Second, install a manifold of copper water pipes inside this collector box so the gathered warmth will heat water.
Third, hook the outlets from the manifold to a storage tank (this container should be set above the heat collector) so the thermosiphon principle will move water from the collector to the tank. (That fancy-sounding phrase, "thermosiphon principle," simply means that, since hot water rises and cold water sinks, liquid heated in the closed loop system will move up toward our elevated storage container, while cooler water will circulate downhill toward the collector to soak up more sun.)
Glass, Wood and Copper
We initially planned to construct a 48-by-96-inch collector box, but quickly scuttled those dimensions when I learned that a sheet of glass large enough to cover such a container would cost over $60! That price tag forced me to do some rethinking and to come up with an economical solution: I decided to make panels out of old aluminum awning-type windows!
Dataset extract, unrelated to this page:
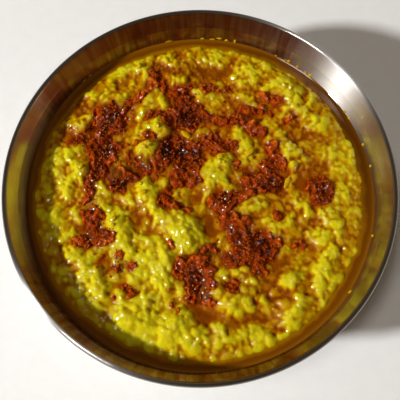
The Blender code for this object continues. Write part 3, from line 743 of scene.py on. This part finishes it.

Several of the discarded 15-by-34-inch glass rectangles were lying around our homesite, and I was able to scrounge up a few secondhand panes for $1.50 each. Then all we had to do was adjust our collector size (we made it 34-by-90-inch) and line up six windows in a row to get $60 worth of glass cover for less than $9.00. (Besides, the lightweight aluminum units are a cinch to install and would be easy to replace from standard sources of supply if broken.)